By adopting the notion of starting assumptions, there's no need to be forced to choose source beliefs. Rather, different combinations of these beliefs can be evaluated in light of the results they yield.
As you will see, the heuristic of this book is that we need to be willing to reassess our lives with empirical checks. We need to continually test our assumptions rather than presuppose them. We must look at everything with fresh eyes and not adopt the biases of others.
There's a lot to unpack in that passage. The authors are Stanford guys. They don't talk down to the reader. In line with their theory of knowledge, they keep things as simple as possible, but no simpler than is necessary to cover all of the factual bases.
One reason for the principle of simplicity (a.k.a. Ockham's Razor) is that when probabilities are multiplied, the resulting "certainty number" gets smaller. For example, if the probability of the next person coming through a door being a female is 50%, the probability of her being a black female is lower.

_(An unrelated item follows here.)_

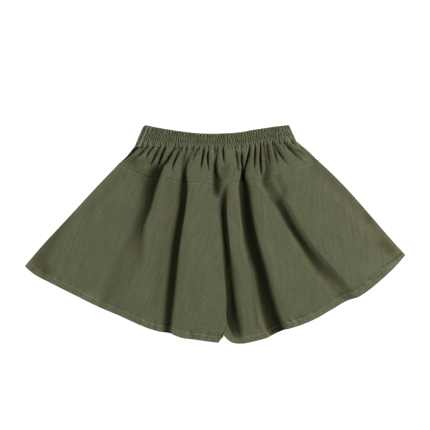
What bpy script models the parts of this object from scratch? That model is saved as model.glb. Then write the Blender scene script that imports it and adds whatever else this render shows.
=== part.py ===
"""A child's pull-on flared shorts, laid flat with the front up.

Metres, +Z up. +Y runs from the hems to the waist, and left and right are as seen from above.
The back panels lie on the surface at Z = 0, the front panels lie over them and stand up in
soft flutes between the folds that run from the gathered waist to the hems.
The tables below are in millimetres.
"""

import bpy
import numpy as np

MM = 0.001

# Walls of cloth, and the gap that is left between pieces.
CLOTH = 1.0
HEM = 1.8
BAND = 3.2
GAP = 0.3
# The gap along a curved seam, whose two sides are faceted differently.
CURVED_GAP = 0.8

# The part of a leg's length that its turned-up hem takes.
HEM_SHARE = 0.036
# How far the back hem lies inside the front hem.
BACK_TUCK = 1.5
# The band's left end: the back band turns round it and ends on the front, at this share of its length.
WRAP_SHARE = 0.03
# How far the front yoke's top corner lies inside the back yoke's, on the left.
YOKE_TUCK = 5.0
# About how deep the band and the yoke are, and how long the band is.
BAND_DEPTH = 27.0
YOKE_DEPTH = 50.0
BAND_LENGTH = 220.0

# Outlines seen from above, x and y. Curves across run from left to right, the others down.
BAND_TOP = [(-106, 163.5), (-66, 156), (-14, 150.5), (31, 152), (72, 158.6), (110.5, 163.8)]
WAIST = {
    "left": [(-120, 131), (-75, 131), (-42, 129), (3, 128.4)],
    "right": [(3, 128.4), (45, 129.2), (90, 135.7), (121.5, 140.2)],
}
YOKE = {
    "left": [(-145, 106.2), (-120, 95.5), (-100, 86.5), (-71, 85), (-50, 79), (-24, 79), (5.5, 71.5)],
    "right": [(5.5, 71.5), (24, 78.5), (47, 81), (80, 83.6), (114, 97), (152.5, 110.5)],
}
LEG_HEM = {
    "left": [
        (-284.5, -46.6), (-276, -54.5), (-213, -89.3), (-133.5, -125.5), (-100, -141.5), (-62, -149.5),
        (-50, -154.8), (5.9, -162.5),
    ],
    "right": [
        (13.3, -148), (22, -158), (37.5, -163.7), (74, -158), (97, -145), (151.5, -125.3),
        (198, -98.3), (212, -94.4), (253.5, -62.3), (284.5, -30.8),
    ],
}
SIDE = {
    "left": [(-145, 106.2), (-199.5, 45.7), (-284.5, -46.6)],
    "right": [(152.5, 110.5), (205, 61), (246, 15), (284.5, -30.8)],
}
CROTCH = [(5.5, 71.5), (12, 52), (13.5, 10), (17, -50), (18.2, -95), (17.8, -122), (13.3, -148)]
INNER = {"left": CROTCH + [(5.9, -162.5)], "right": CROTCH}

# Height of the front's flutes: down is 0 at the waist seam, 1 at the yoke seam and 2 at the hem.
FLUTE_DOWN = [0, 0.35, 1, 1.5, 2]
FLUTE_HEIGHT = [7.4, 9.5, 12, 14.5, 13]
# Width over which the front comes down to the back along a side seam.
SIDE_ROLL = 30.0
YOKE_ROLL = 12.0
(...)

Likewise, they say, if the probability of God existing is low, then the probability of the Christian God (or any other specific God) existing is lower. As is the probability of God having certain specific attributes such as omnipotence, omnipresence, or omnibenevolence.
So Bayer and Figdor build up their assumptions -- Ten Non-commandments -- in a simple yet rigorous fashion.
Here's the first six, which comprise the part of their book that I've read. I'll share the other four in another post after I've finished Atheist Mind, Humanist Heart.
1. The world is real, and our desire to understand the world is the basis for belief.
2. We can perceive the world only through our human senses.
3. We use rational thought and language as tools for understanding the world.
4. All truth is proportional to the evidence.
5. There is no God.
6. We all strive to live a happy life. We pursue things that make us happy and avoid things that do not.